You can combine all of these kind of crafting if you choose to, or do them as different activities. Collecting together some “junk supplies” like toilet roll tubes is a great idea. Pinterest can give lots of ideas, not all are achievable, but it is nice to dream!
Crafting can be about product (outcome) or process. Praise the concentration, the effort that has gone into a creation, ask them to talk about what they like about it and what it does. Avoid mentioning that it looks like a milk bottle with hair! Skills take practising and kids who have a clear picture of what they want to create in their head can find it takes a lot of focus to create it out of the materials available.
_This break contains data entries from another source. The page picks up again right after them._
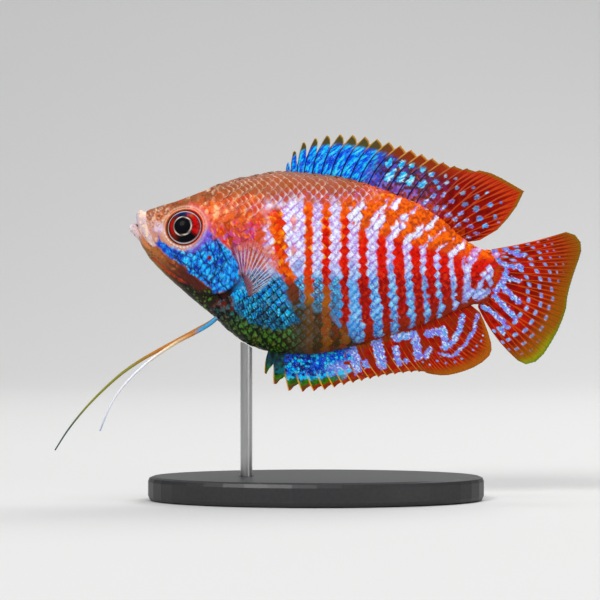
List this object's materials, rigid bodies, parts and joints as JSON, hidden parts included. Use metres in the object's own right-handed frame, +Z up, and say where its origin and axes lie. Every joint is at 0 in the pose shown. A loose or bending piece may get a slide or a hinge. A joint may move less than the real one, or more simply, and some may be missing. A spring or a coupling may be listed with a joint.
{
  "type": "dwarf gourami",
  "caption": "Life-size male dwarf gourami in a swimming pose, with spiny back and belly fins and thread-like feelers, held by a rod on an oval base.",
  "frame": {"origin": "middle of the underside of the stand's base", "axes": "+X from the head towards the tail, +Z up, +Y towards the fish's right side"},
  "size_m": [0.0884, 0.034, 0.061],
  "materials": {
    "skin": "wet scales in red and pale blue bars",
    "lips": "smooth, moist, pale pink",
    "gill_cover": "shining blue",
    "eye": "clear, domed, dark red iris",
    "fin": "satin, red with pale blue spots",
    "pectoral_fin": "satin, pale pink",
    "feeler": "satin, amber",
    "stand_base": "satin black",
    "stand_rod": "fine brushed"
  },
  "bodies": {
    "root": {"head": "skin", "upper_lip": "lips", "lower_jaw": "lips", "gill_cover_left": "gill_cover", "gill_cover_right": "gill_cover", "eye_left": "eye", "eye_right": "eye", "torso": "skin", "tail_stalk": "skin", "dorsal_fin": "fin", "anal_fin": "fin", "caudal_fin": "fin", "pectoral_fin_left": "pectoral_fin", "pectoral_fin_right": "pectoral_fin", "feeler_left": "feeler", "feeler_right": "feeler", "stand_base": "stand_base", "stand_rod": "stand_rod"}
  },
  "joints": []
}
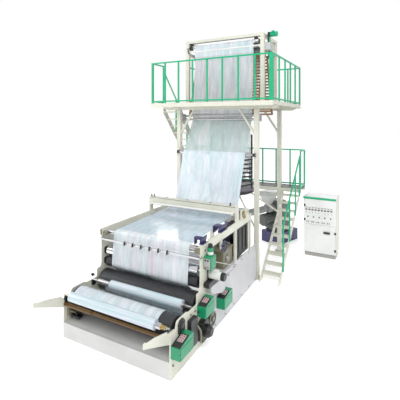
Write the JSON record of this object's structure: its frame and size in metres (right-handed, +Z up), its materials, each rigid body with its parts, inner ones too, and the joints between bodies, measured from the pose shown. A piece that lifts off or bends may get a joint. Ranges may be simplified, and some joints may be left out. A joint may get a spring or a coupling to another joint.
{
  "type": "blown film extrusion machine",
  "caption": "Blown film extrusion line with a die and film bubble in a railed tower, a surface winder in front, stairs, platforms and a separate control cabinet.",
  "frame": {"origin": "floor under the die's vertical axis, at the underside of the die stand's base plate", "axes": "+Z up, -Y from the die towards the winder, +X towards the lower stair and the control cabinet"},
  "size_m": [4.087, 7.5353, 5.6937],
  "materials": {
    "green_paint": "satin",
    "cream_paint": "satin",
    "black_rubber": "satin",
    "rolled_film": "gloss",
    "clear_film": "gloss",
    "steel": "satin",
    "dark_steel": "satin",
    "black_paint": "satin",
    "grey_sheet": "satin",
    "dark_sheet": "satin",
    "wood_slats": "satin",
    "base_blue": "satin",
    "cabinet_paint": "satin"
  },
  "bodies": {
    "line": {"air_blower": "black_paint", "air_ring": "black_paint", "base_deck": "dark_sheet", "base_panels": "cream_paint", "bearing_blocks": "dark_steel", "belt_guard": "grey_sheet", "bubble_cage": "dark_steel", "cabinet_body": "cabinet_paint", "collapsing_boards": "wood_slats", "cross_beam": "cream_paint", "cross_tubes": "dark_steel", "die_head": "steel", "drive_boxes": "green_paint", "extruder_barrel": "steel", "extruder_base": "base_blue", "extruder_drive": "base_blue", "film_bubble": "clear_film", "film_web": "clear_film", "front_panel": "grey_sheet", "guide_bars": "cream_paint", "knee_braces": "cream_paint", "mid_rails": "green_paint", "platform_beams_x": "cream_paint", "platform_beams_y": "cream_paint", "platform_floors": "dark_sheet", "side_drives": "dark_steel", "slitter_bar": "steel", "stair_handrails": "green_paint", "stair_stringers": "cream_paint", "stair_treads": "dark_sheet", "take_up_rails": "cream_paint", "top_drive": "green_paint", "top_frame_beams": "cream_paint", "top_frame_uprights": "cream_paint", "tower_posts": "cream_paint", "tray_panel": "grey_sheet", "unload_arms": "cream_paint", "upper_rail_front": "green_paint", "upper_rail_left": "green_paint", "upper_rail_rear": "green_paint", "upper_rail_right": "green_paint", "wheel_plate": "cream_paint", "winder_side_plates": "cream_paint"},
    "winding_drum_front": {"winding_drum_front": "black_rubber"},
    "winding_drum_rear": {"winding_drum_rear": "black_rubber"},
    "film_roll_front": {"film_roll_front": "rolled_film", "winding_shaft_front": "steel"},
    "film_roll_rear": {"film_roll_rear": "rolled_film", "winding_shaft_rear": "steel"},
    "nip_rubber_roller": {"nip_rubber_roller": "black_rubber"},
    "nip_steel_roller": {"nip_steel_roller": "steel"},
    "top_guide_roller": {"top_guide_roller": "steel"},
    "turn_roller": {"turn_roller": "steel"},
    "idler_roller": {"idler_roller": "steel"},
    "tower_top_roller": {"tower_top_roller": "steel"},
    "nip_roller_front": {"nip_roller_front": "steel"},
    "nip_roller_rear": {"nip_roller_rear": "black_rubber"},
    "hand_wheel": {"hand_wheel": "dark_steel"},
    "cabinet_lower_door": {"cabinet_lower_door": "cabinet_paint"},
    "cabinet_instrument_door": {"cabinet_instrument_door": "cabinet_paint"}
  },
  "joints": [
    {"name": "winding_drum_front_turn", "type": "hinge", "parent": "line", "child": "winding_drum_front", "pos_m": [0, -4.265, 0.545], "axis": [1, 0, 0], "continuous": true},
    {"name": "winding_drum_rear_turn", "type": "hinge", "parent": "line", "child": "winding_drum_rear", "pos_m": [0, -3.625, 0.62], "axis": [1, 0, 0], "continuous": true},
    {"name": "film_roll_front_turn", "type": "hinge", "parent": "line", "child": "film_roll_front", "pos_m": [0, -4.49883, 0.68], "axis": [1, 0, 0], "continuous": true},
    {"name": "film_roll_rear_turn", "type": "hinge", "parent": "line", "child": "film_roll_rear", "pos_m": [0, -3.88388, 0.69668], "axis": [1, 0, 0], "continuous": true},
    {"name": "nip_rubber_roller_turn", "type": "hinge", "parent": "line", "child": "nip_rubber_roller", "pos_m": [0, -3.545, 0.94], "axis": [1, 0, 0], "continuous": true},
    {"name": "nip_steel_roller_turn", "type": "hinge", "parent": "line", "child": "nip_steel_roller", "pos_m": [0, -3.54, 1.13], "axis": [1, 0, 0], "continuous": true},
    {"name": "top_guide_roller_turn", "type": "hinge", "parent": "line", "child": "top_guide_roller", "pos_m": [0, -3.53, 1.465], "axis": [1, 0, 0], "continuous": true},
    {"name": "turn_roller_turn", "type": "hinge", "parent": "line", "child": "turn_roller", "pos_m": [0, -1.58, 1.65], "axis": [1, 0, 0], "continuous": true},
    {"name": "idler_roller_turn", "type": "hinge", "parent": "line", "child": "idler_roller", "pos_m": [0, -1.03, 2.78], "axis": [1, 0, 0], "continuous": true},
    {"name": "tower_top_roller_turn", "type": "hinge", "parent": "line", "child": "tower_top_roller", "pos_m": [0, -0.45, 5.45], "axis": [1, 0, 0], "continuous": true},
    {"name": "nip_roller_front_turn", "type": "hinge", "parent": "line", "child": "nip_roller_front", "pos_m": [0, -0.087, 5.3], "axis": [1, 0, 0], "continuous": true},
    {"name": "nip_roller_rear_turn", "type": "hinge", "parent": "line", "child": "nip_roller_rear", "pos_m": [0, 0.087, 5.3], "axis": [1, 0, 0], "continuous": true},
    {"name": "hand_wheel_turn", "type": "hinge", "parent": "line", "child": "hand_wheel", "pos_m": [1.1, -2.88, 1.33], "axis": [1, 0, 0], "continuous": true},
    {"name": "lower_door_swing", "type": "hinge", "parent": "line", "child": "cabinet_lower_door", "pos_m": [2.457, 0.983, 0.5], "axis": [0, 0, 1], "range_deg": [0, 110]},
    {"name": "instrument_door_swing", "type": "hinge", "parent": "line", "child": "cabinet_instrument_door", "pos_m": [1.663, 0.983, 1.2], "axis": [0, 0, -1], "range_deg": [0, 90]}
  ]
}
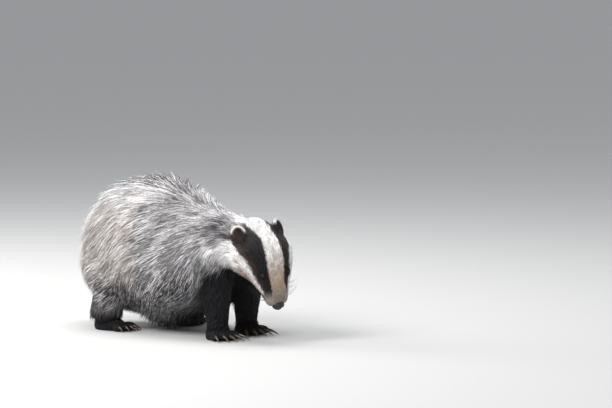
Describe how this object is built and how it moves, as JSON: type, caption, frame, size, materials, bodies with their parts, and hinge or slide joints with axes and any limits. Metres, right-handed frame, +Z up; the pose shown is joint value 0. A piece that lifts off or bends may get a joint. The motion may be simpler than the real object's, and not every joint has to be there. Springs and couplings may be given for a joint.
{
  "type": "european badger model",
  "caption": "Life-size European badger in its long winter coat, standing with an arched back and its head lowered to sniff the ground.",
  "frame": {"origin": "on the floor under the middle of the whole animal's box", "axes": "+X ahead, from the rump to the head, +Y to the animal's left, +Z up"},
  "size_m": [0.5656, 0.2752, 0.3043],
  "materials": {
    "grey_coat": "long coarse guard hair, pale with a dark band and a silver tip",
    "white_fur": "short white fur with the black stripes of the face",
    "dark_fur": "short black fur of legs and feet",
    "nose_leather": "dark moist nose leather",
    "claw": "worn dark horn",
    "eye": "glossy black eye"
  },
  "bodies": {
    "root": {"torso": "grey_coat", "neck": "grey_coat", "tail": "grey_coat", "head": "white_fur", "jaw": "white_fur", "ear_left": "white_fur", "ear_right": "white_fur", "nose": "nose_leather", "eye_left": "eye", "eye_right": "eye", "foreleg_left": "dark_fur", "foreleg_right": "dark_fur", "hindleg_left": "dark_fur", "hindleg_right": "dark_fur", "forepaw_left": "dark_fur", "forepaw_right": "dark_fur", "hindpaw_left": "dark_fur", "hindpaw_right": "dark_fur", "claw_fore_left_1": "claw", "claw_fore_left_2": "claw", "claw_fore_left_3": "claw", "claw_fore_left_4": "claw", "claw_fore_left_5": "claw", "claw_fore_right_1": "claw", "claw_fore_right_2": "claw", "claw_fore_right_3": "claw", "claw_fore_right_4": "claw", "claw_fore_right_5": "claw", "claw_hind_left_1": "claw", "claw_hind_left_2": "claw", "claw_hind_left_3": "claw", "claw_hind_left_4": "claw", "claw_hind_left_5": "claw", "claw_hind_right_1": "claw", "claw_hind_right_2": "claw", "claw_hind_right_3": "claw", "claw_hind_right_4": "claw", "claw_hind_right_5": "claw"}
  },
  "joints": []
}
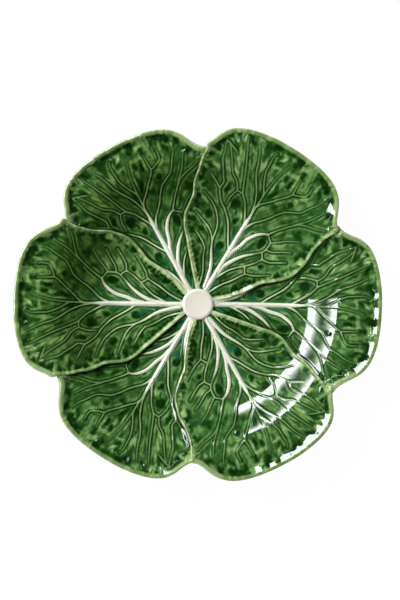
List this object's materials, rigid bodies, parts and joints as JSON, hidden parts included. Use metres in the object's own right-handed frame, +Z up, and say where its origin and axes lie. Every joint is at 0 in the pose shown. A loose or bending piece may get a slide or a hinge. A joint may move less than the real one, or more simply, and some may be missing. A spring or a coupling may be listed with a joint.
{
  "type": "cabbage leaf plate",
  "caption": "Round glazed earthenware plate moulded as overlapping cabbage leaves with raised midribs, side veins and lips round a cut stalk, on a foot ring.",
  "frame": {"origin": "centre of the plate on the table, at the middle of the foot ring's flat face", "axes": "+Z up, out of the plate; +X along the midrib of lower_leaf_1, the right-hand leaf in the picture; +Y towards the picture's top"},
  "size_m": [0.265, 0.2538, 0.03],
  "materials": {
    "foot_glaze": "gloss",
    "stalk_glaze": "gloss",
    "lower_leaf_glaze": "gloss",
    "upper_leaf_glaze": "gloss"
  },
  "bodies": {
    "root": {"foot_ring": "foot_glaze", "stalk": "stalk_glaze", "lower_leaf_1": "lower_leaf_glaze", "lower_leaf_2": "lower_leaf_glaze", "lower_leaf_3": "lower_leaf_glaze", "upper_leaf_1": "upper_leaf_glaze", "upper_leaf_2": "upper_leaf_glaze", "upper_leaf_3": "upper_leaf_glaze"}
  },
  "joints": []
}
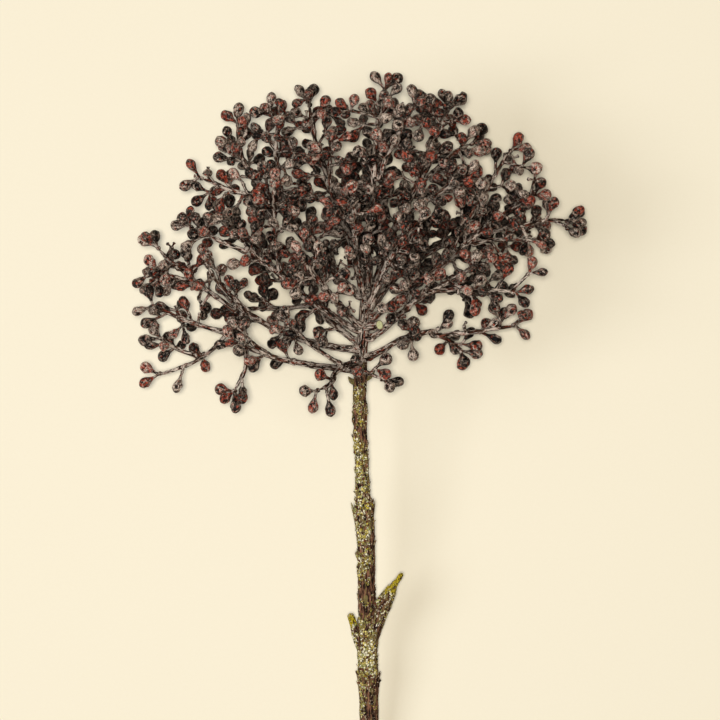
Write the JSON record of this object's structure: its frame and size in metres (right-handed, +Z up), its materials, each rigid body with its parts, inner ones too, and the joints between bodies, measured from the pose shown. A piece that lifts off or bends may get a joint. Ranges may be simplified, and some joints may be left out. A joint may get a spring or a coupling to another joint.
{
  "type": "viburnum berry sprig",
  "caption": "Cut viburnum sprig: one lichened stem bearing a domed head of forking twigs hung with withered, dark pear-shaped berries, lying on its side.",
  "frame": {"origin": "middle of the footprint of the sprig as it lies, on the surface under it", "axes": "+Y along the stem from its cut end to the top of the head, +Z up from the surface, +X to the right looking down with the head away"},
  "size_m": [0.1814, 0.3056, 0.0885],
  "materials": {
    "bark": "rough bark with lichen",
    "spur_bark": "rough bark with yellow-green lichen",
    "bract": "dry and papery",
    "twig": "dry dark twig"
  },
  "bodies": {
    "root": {"main_stem": "bark", "right_spur": "spur_bark", "left_spur": "spur_bark", "right_bract": "bract", "left_bract": "bract", "left_low_ray": "twig", "left_side_ray": "twig", "front_low_ray": "twig", "right_low_ray": "twig", "right_mid_ray": "twig", "right_long_ray": "twig", "right_top_ray": "twig", "top_ray": "twig", "left_top_ray": "twig", "left_up_ray": "twig", "left_mid_ray": "twig", "front_left_ray": "twig", "front_ray": "twig", "front_right_ray": "twig", "back_left_ray": "twig", "back_right_ray": "twig", "back_ray": "twig", "far_left_spray": "twig", "left_edge_spray": "twig", "left_thicket_spray": "twig", "left_bowed_spray": "twig", "left_hook_spray": "twig", "left_shelf_spray": "twig", "left_drop_spray": "twig", "left_club_spray": "twig", "front_drop_spray": "twig", "front_left_low_spray": "twig", "front_crossing_spray": "twig", "right_drop_spray": "twig", "right_edge_low_spray": "twig", "right_shelf_spray": "twig", "right_pendant_spray": "twig", "right_bough_spray": "twig", "far_right_spray": "twig", "right_arm_spray": "twig", "right_arch_spray": "twig", "right_spire_spray": "twig", "right_crown_spray": "twig", "top_right_spray": "twig", "right_heart_spray": "twig", "top_tuft_spray": "twig", "top_inner_spray": "twig", "top_left_tuft_spray": "twig", "top_gap_spray": "twig", "left_shoulder_spray": "twig", "left_corner_spray": "twig", "left_horn_spray": "twig", "left_ear_spray": "twig", "left_heart_spray": "twig", "back_left_spray": "twig", "back_left_low_spray": "twig", "back_right_spray": "twig", "back_right_low_spray": "twig", "back_top_spray": "twig", "back_inner_spray": "twig"}
  },
  "joints": []
}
They may want you to help talk through ways to make a flower out of lolly sticks, they may love you showing them how to make moving wheels using split pins, or they may want you to back off and leave them to it unless they ask you. They may love it if you make something at the same time, or they may be totally happy to let you have a cup of tea and read whilst they create worlds out of cereal boxes, pine cones and glitter. There are ways to craft for every budget, every level of mess and on any theme you might want to try. So give it a go!